The ever-changing structure of the Indian healthcare giant Fortis Healthcare will see yet another alteration, as the company plans to divest its holding in its dental business in Australia and New Zealand. As per a recent filing, its global subsidiary Fortis Healthcare International (FHI) will sell a 64% stake in Dental Corporation Holding (DC) to UK-based Bupa for a consideration of AUD 270 (Rs 1551 crore). This transaction is expected to be completed by March 2013.
The company had acquired 33% stake in DC in 2010 for an amount of Rs 450 crore. Later, it bought further stake in the latter to become a majority stakeholder. At the time of the acquisition, DC had a total of 140 dental practices in Australia and New Zealand, which it increased to 190, as per a press release by Fortis.
However, Fortis has said that this business did not perform in keeping with its expectations. The press release also said that DC’s business model remained restricted to the two countries despite Fortis’ exploration efforts.
We, at Dalal Street Investment Journal, had carried a detailed analysis of Fortis Healthcare in our magazine in October this year. Our call to investors was to exit the counter, as the scrip did not seem to be very attractive due to its expensive acquisitions as well as the high debt–to-equity ratio.
The management now expects to consolidate its business after it has raised funds through a recent IPO in Singapore as well as the DC divestment. After these developments, the scrip has moved up about 12% mainly on the news of the company raising more funds. It seems that investors have given a thumbs-up to the news of the DC asset sale.
We, however, are of opinion that the acquisitions made by the company were very expensive in the first place.

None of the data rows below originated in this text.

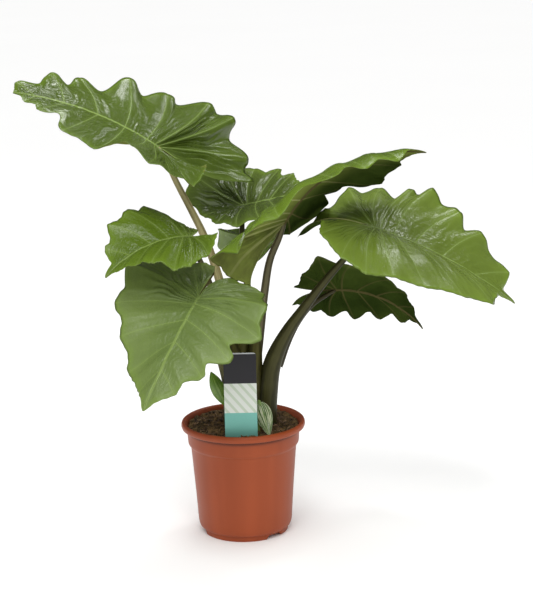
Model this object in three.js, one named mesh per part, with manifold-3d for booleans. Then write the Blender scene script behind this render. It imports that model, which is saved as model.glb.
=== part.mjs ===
// A potted alocasia: a nursery pot filled with peat, a short crown of leaf sheaths, seven large
// arrow-shaped leaves on long stalks, two small leaves of an offset and a card label in the peat.
// Millimetres, +Z up. The origin is under the centre of the pot, and the plant's front looks along -Y.
import * as THREE from 'three';
import { mergeVertices } from 'three/addons/utils/BufferGeometryUtils.js';
import Module from 'manifold-3d';

const wasm = await Module();
wasm.setup();

// ---- driving dimensions -------------------------------------------------------------------------
const GAP = 0.3;                  // clearance between touching pieces

const POT = {
  height: 193, lipRadius: 105, wall: 2.2, sides: 36,
  bandRadius: 95.5, bandFoot: 157, bodyTop: 89.5, bodyFoot: 79,
  footRadius: 73, footHeight: 10, footWall: 6, padRadius: 30, floor: 8,
  drainRadius: 48, drainHole: 5, drains: 6,
  arches: 3, archWidth: 34, archHeight: 6.5, archTurn: -47,
};
const SOIL = { level: 183, lump: 3, sides: 24, rings: 7 };
const LABEL = { width: 53.5, thickness: 1, top: 330, foot: 160, corner: 5, y: -80, middle: -2 };

const BLADE = {
  thickness: 0.9, rib: 3.6, ribHalfWidth: 3.5, hub: 6, tipHalfWidth: 1,
  rowsPerVein: 3, columns: 5, foldStart: 15, lobeBulge: 0.12, drawnTo: 0.3,
};
const STALK = { sides: 10, steps: 12 };

// Where the side veins leave the midrib, as shares of its length, from the basal lobes to the tip.
const SMALL_LEAF = [0, 0, 0, 0.05, 0.2, 0.4, 0.65];
const LARGE_LEAF = [0, 0, 0, 0.02, 0.08, 0.24, 0.43, 0.66, 0.85];
const STEEP_LEAF = [0, 0, 0, 0.02, 0.06, 0.16, 0.32, 0.52, 0.74];
const BROAD_LEAF = [0, 0, 0, 0, 0.03, 0.12, 0.26, 0.45, 0.68];

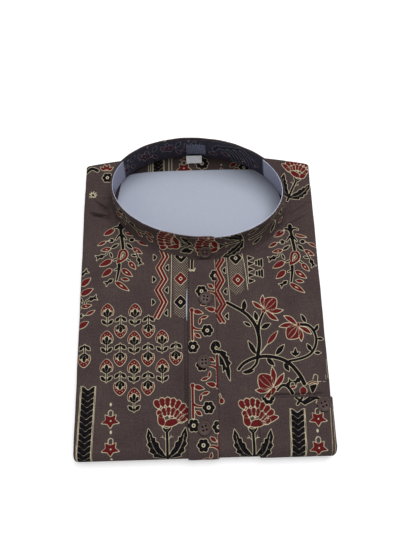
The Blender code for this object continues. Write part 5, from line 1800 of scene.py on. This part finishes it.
def alongLine(surface, rows, columns, count=400):
    row, column = np.linspace(*rows, count), np.linspace(*columns, count)
    return wayOut(*(surface(row, column, out)[0] for out in (0.0, stitch["lift"])))


def onBand(rise, start=-3.0, end=373.5, side=1):
    angle = np.radians(np.linspace(start, end, 1200))
    outs = (side * (collar["wall"] / 2 + lift) for lift in (0.0, stitch["lift"]))
    return wayOut(*(bandPoint(angle, rise, out) for out in outs))


def neckless(line):               # the parts of a line outside the neck
    points, outs = line
    shown = outsideNeck(points, stitch["neckClear"])
    edges = np.flatnonzero(np.diff(shown.astype(int))) + 1
    for part in np.split(np.arange(len(points)), edges):
        if len(part) > stitch["fewest"] and shown[part[0]]:
            yield points[part], outs[part]


sew("placketStitches", [alongLine(placketSurface, (0.002, 1), columns) for columns in stitch["placket"]])
reach = stitch["yokeTo"]
yokeLines = [alongLine(yokeSurface, (low, low), (-reach, reach), 900) for low in stitch["yoke"]]
sew("yokeStitches", [part for line in yokeLines for part in neckless(line)][:2])
low, high = collar["seams"]
sew("bandStitches", (onBand(low), onBand(high), onBand(high, *strip["angles"], side=-1)))
mouth, *mouthColumns = stitch["pocketMouth"]
sew("pocketStitches", (alongLine(pocketSurface, (0.004, 1), stitch["pocketSide"]),
                       alongLine(pocketSurface, [mouth / pocketDepth] * 2, mouthColumns)))
print("stitches sewn")


# Light and camera
light = {
    "floor": (250, 250, 251), "floorSize": 6.0, "glow": 0.3, "fill": 0.36,
    "keyAt": (0.24, 0.42, 1.22), "keySize": 0.8, "keyPower": 12.2,
    "sideAt": (-0.75, -0.35, 0.8), "sideSize": 0.9, "sidePower": 1.0,
}
shot = {"elevation": 76.9, "yaw": 1.7, "at": (0.0047, -0.079, 0.4447), "lens": 27.0, "sensor": 36.0,
        "nearest": 0.01}


def makeFloor():
    white = srgb(*light["floor"])
    made, _ = startMaterial("paperWhite", Base_Color=white, Roughness=0.95, Specular_IOR_Level=0.0,
                            Emission_Color=white, Emission_Strength=light["glow"])
    bpy.ops.mesh.primitive_plane_add(size=light["floorSize"], location=(0, 0, 0))
    floor = bpy.context.object
    floor.name = "stageFloor"
    floor.data.materials.append(made)


def addLamp(name):
    lamp = bpy.data.lights.new(name, "AREA")
    lamp.size, lamp.energy = light[name + "Size"], light[name + "Power"]
    made = addToScene(name, lamp)
    made.location = light[name + "At"]
    made.rotation_euler = (-made.location).to_track_quat("-Z", "Y").to_euler()


makeFloor()
addLamp("key")
addLamp("side")
world = bpy.data.worlds.new("fill")
bpy.context.scene.world = world
world.use_nodes = True
backdrop = world.node_tree.nodes["Background"]
backdrop.inputs["Color"].default_value = (1.0, 1.0, 1.0, 1.0)
backdrop.inputs["Strength"].default_value = light["fill"]
bpy.context.scene.view_settings.view_transform = "Standard"

elevation, yaw = (math.radians(shot[k]) for k in ("elevation", "yaw"))
level = math.cos(elevation)
forward = Vector((level * math.sin(yaw), level * math.cos(yaw), -math.sin(elevation)))
right = Vector((math.cos(yaw), -math.sin(yaw), 0))
lens = bpy.data.cameras.new("camera")
lens.lens, lens.sensor_width, lens.clip_start = shot["lens"], shot["sensor"], shot["nearest"]
camera = addToScene("camera", lens)
turned = Matrix((right, right.cross(forward), -forward)).transposed().to_4x4()
camera.matrix_world = Matrix.Translation(shot["at"]) @ turned
bpy.context.scene.camera = camera
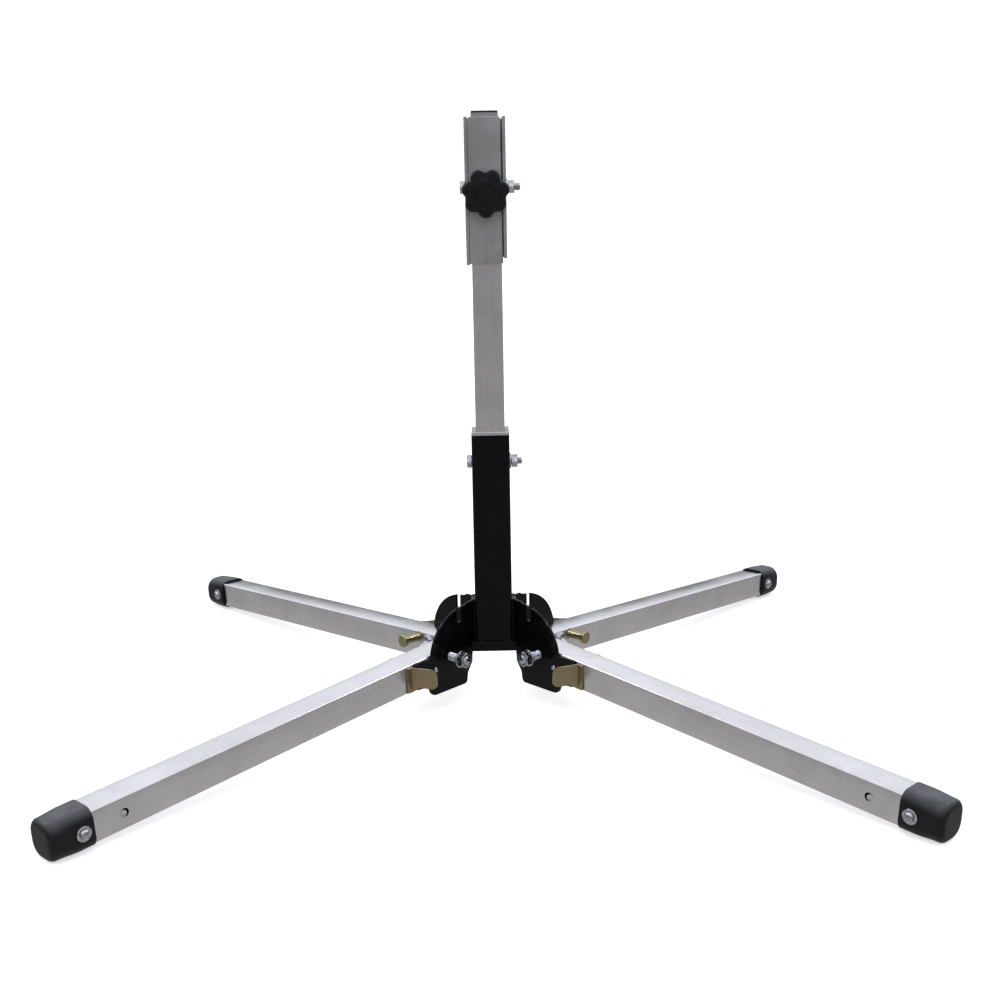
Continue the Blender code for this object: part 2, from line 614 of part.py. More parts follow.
def latch(prefix, kx, ky, fold_axis, pin_place):
    """Bent latch plate hinged at its bend, and the headed pin that it draws."""
    side = hand(kx, ky)
    frame = leg_frame(kx, ky) @ at(LATCH_BEND, side * CHEEK_INNER, LEG_AXIS_HEIGHT)
    along = Vector((-cos(LATCH_FLARE), sin(LATCH_FLARE)))
    across = Vector((sin(LATCH_FLARE), cos(LATCH_FLARE))) * LATCH_PLATE
    inside = LATCH_PLATE * (1 - cos(LATCH_FLARE)) / sin(LATCH_FLARE)
    plan = [Vector((LATCH_FOOT, 0.0)), Vector((0.0, 0.0)), along * TONGUE_LENGTH]
    plan += [along * TONGUE_LENGTH + across, across + along * inside, Vector((LATCH_FOOT, LATCH_PLATE))]
    plan = [(x, side * y) for x, y in plan]
    height = TONGUE_TOP - LATCH_FOOT_BOTTOM
    place = frame @ at(0.0, 0.0, LATCH_FOOT_BOTTOM)
    plate = extruded(prefix + "_latch_plate", [plan], height, place, YELLOW_ZINC)

    tip = 0.0065
    face = [(-0.0100, LATCH_FOOT_BOTTOM), (0.0010, LATCH_FOOT_BOTTOM), (0.0105, TONGUE_BOTTOM)]
    face += arc((TONGUE_LENGTH - tip, TONGUE_BOTTOM + tip), tip, -pi / 2, 0.0, 5)
    face += arc((TONGUE_LENGTH - tip, TONGUE_TOP - tip), tip, 0.0, pi / 2, 5)
    face += [(-0.0100, TONGUE_TOP)]
    blade_x = Vector((along.x, side * along.y, 0.0))
    blade_y = Vector((0.0, 0.0, 1.0))
    blade = Matrix((blade_x, blade_y, blade_x.cross(blade_y))).transposed().to_4x4()
    face_place = frame @ blade @ at(0.0, 0.0, -0.012)
    boolean(plate, extruded(prefix + "_latch_face", [face], 0.024, face_place), "INTERSECT")
    latch_axis = joint_axis(prefix + "_latch_axis", frame)
    carry(fold_axis, latch_axis)
    bpy.context.view_layer.update()
    carry(latch_axis, plate)

    x, z = pin_place
    pin_axis = leg_frame(kx, ky) @ at(x, 0.0, LEG_AXIS_HEIGHT + z) @ outer_axis(-side)
    nose, flange = -(TUBE / 2 - 0.0002), TUBE / 2 + GAP
    head_back, head_front = flange + 0.0245, flange + 0.0285
    profile = [(0.0, head_front), (0.0062, head_front), (0.0070, head_front - 0.0008), (0.0070, head_back)]
    profile += [(0.0040, head_back), (0.0040, flange + 0.0015), (0.0050, flange + 0.0015), (0.0050, flange)]
    profile += [(PIN_RADIUS, flange), (PIN_RADIUS, nose + 0.0010), (PIN_RADIUS - 0.0010, nose), (0.0, nose)]
    carry(fold_axis, turned(prefix + "_latch_pin", profile, pin_axis, YELLOW_ZINC))


centre_column()
cross_bolt("post", POST / 2, 0.0345, POST_BOLT_HEIGHT)
clamp_channel()
clamp_plate()
cross_bolt("clamp", CHANNEL_WIDTH / 2, 0.0365, CLAMP_BOLT_HEIGHT)
knob()
hinge_bracket("left_bracket", -1)
hinge_bracket("right_bracket", 1)
strap("front_strap", -1)
strap("rear_strap", 1)
for leg_name, (leg_x, leg_y) in LEGS.items():
    pin = FRONT_PIN if leg_y < 0 else REAR_PIN
    pivot_frame = leg_frame(leg_x, leg_y) @ Matrix.Translation(PIVOT)
    leg_axis = joint_axis(leg_name + "_fold_axis", pivot_frame)
    bpy.context.view_layer.update()
    pivot_set(leg_name, leg_x, leg_y)
    leg_tube(leg_name, leg_x, leg_y, leg_axis, pin)
    foot(leg_name, leg_x, leg_y, leg_axis)
    latch(leg_name, leg_x, leg_y, leg_axis, pin)

for shaped in parts.objects:
    if shaped.type == "MESH":
        shaped.data.shade_smooth()
        shaped.data.set_sharp_from_angle(angle=radians(35.0))
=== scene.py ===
"""Looks of the folding batting tee base: finished pieces, materials, studio and camera.

Everything is in metres in the frame's own axes: +Z up, the knob faces -Y, the nuts are on +X.
"""
import json
from math import atan2, cos, floor, pi, radians, sin, tan

import bmesh
import bpy
from mathutils import Matrix, Vector


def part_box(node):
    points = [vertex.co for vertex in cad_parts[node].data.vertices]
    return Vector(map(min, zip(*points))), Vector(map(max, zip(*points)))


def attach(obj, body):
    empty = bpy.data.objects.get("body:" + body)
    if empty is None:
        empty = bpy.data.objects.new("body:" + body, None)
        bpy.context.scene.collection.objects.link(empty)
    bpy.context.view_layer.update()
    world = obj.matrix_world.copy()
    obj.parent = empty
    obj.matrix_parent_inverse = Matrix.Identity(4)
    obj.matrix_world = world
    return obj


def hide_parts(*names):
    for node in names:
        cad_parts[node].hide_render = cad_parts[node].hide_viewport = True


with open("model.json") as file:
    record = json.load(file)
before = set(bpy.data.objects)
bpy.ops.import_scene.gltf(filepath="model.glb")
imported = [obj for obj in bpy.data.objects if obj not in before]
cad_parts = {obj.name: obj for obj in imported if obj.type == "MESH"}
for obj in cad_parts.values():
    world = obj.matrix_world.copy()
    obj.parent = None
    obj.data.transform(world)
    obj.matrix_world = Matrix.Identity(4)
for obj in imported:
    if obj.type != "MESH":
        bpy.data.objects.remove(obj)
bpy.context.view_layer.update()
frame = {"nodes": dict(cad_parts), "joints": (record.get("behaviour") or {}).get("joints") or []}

JOINTS = {joint["name"]: joint for joint in frame["joints"]}
LEGS = ("front_left", "front_right", "rear_left", "rear_right")

# Sizes repeated from the part, in metres
TUBE_HALF = 0.015875
GAP = 0.0003
LEG_SLOPE = radians(3.9)
PIVOT_ALONG = 0.0610
REFERENCE_ALONG = 0.0570
LEG_AXIS_HEIGHT = 0.0524
CHEEK_OUTER = TUBE_HALF + GAP + 0.003
PIVOT_SEAT = CHEEK_OUTER + 0.0157
CAP_START, CAP_END, CAP_HALF = 0.4485, 0.4905, 0.0192
LEG_END = 0.4700
SIDE_HOLE_ALONG = 0.4172
POST_HALF = 0.02075
CLAMP_HALF = 0.0215
M8 = {"bolt": 0.0040, "apothem": 0.0065, "washer": 0.0085, "thick": 0.0015, "pitch": 0.00125}
M10 = {"bolt": 0.0050, "apothem": 0.0078, "washer": 0.0095, "thick": 0.0016, "pitch": 0.0015,
       "head": 0.0064, "nut": 0.0072}
HEX_STEPS = 48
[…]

One can see that it has regularly been acquiring assets and then selling off some of them. In 2008, the promoters sold pharma giant Ranbaxy to Japanese company Daiichi Sankyo, in what was one of the biggest transactions in the domestic pharma sector. Fortis also acquired a diagnostic unit SRL promoted by its owners. In 2011, its promoters acquired its international subsidiary FHI, which was listed this year. DC is a part of FHI, and its promoters have again gone ahead with selling its operating assets acquired earlier. This does not speak well for the company, as the strategies of growth have clearly failed.
Due to its acquisitions, FHI has been amassing a massive debt burden, which had amounted over Rs 8000 crore by September 2012. The listing of Religare Trust in Singapore has yielded about Rs 2280 crore, which company has said would be used to reduce its debt. Likewise, the DC asset sale would also be used to reduce debt, following which the company expects its debt-to-equity ratio to come down to 0.6x.
The DC business added about 29% to its topline and 38% to the EBITDA. With the divestment, one may expect sizeable impact on its bottomline. The EPS will also come down due to the IPO, and hence its share price may see high volatility going ahead. Recently, the company’s board has approved a resolution to raise more funds, and one has to wait and see if it goes in for another asset sale.
The promoters hold 81.48% stake in the company, and this will need to brought down to 75% as per SEBI guidelines. We may see some developments on that front too soon. It should also be noted that a large chunk of the promoters’ shares are pledged. In addition, the company has not declared a dividend despite being in profit for the past 4 years.
All in all, we reiterate our call to avoid this scrip.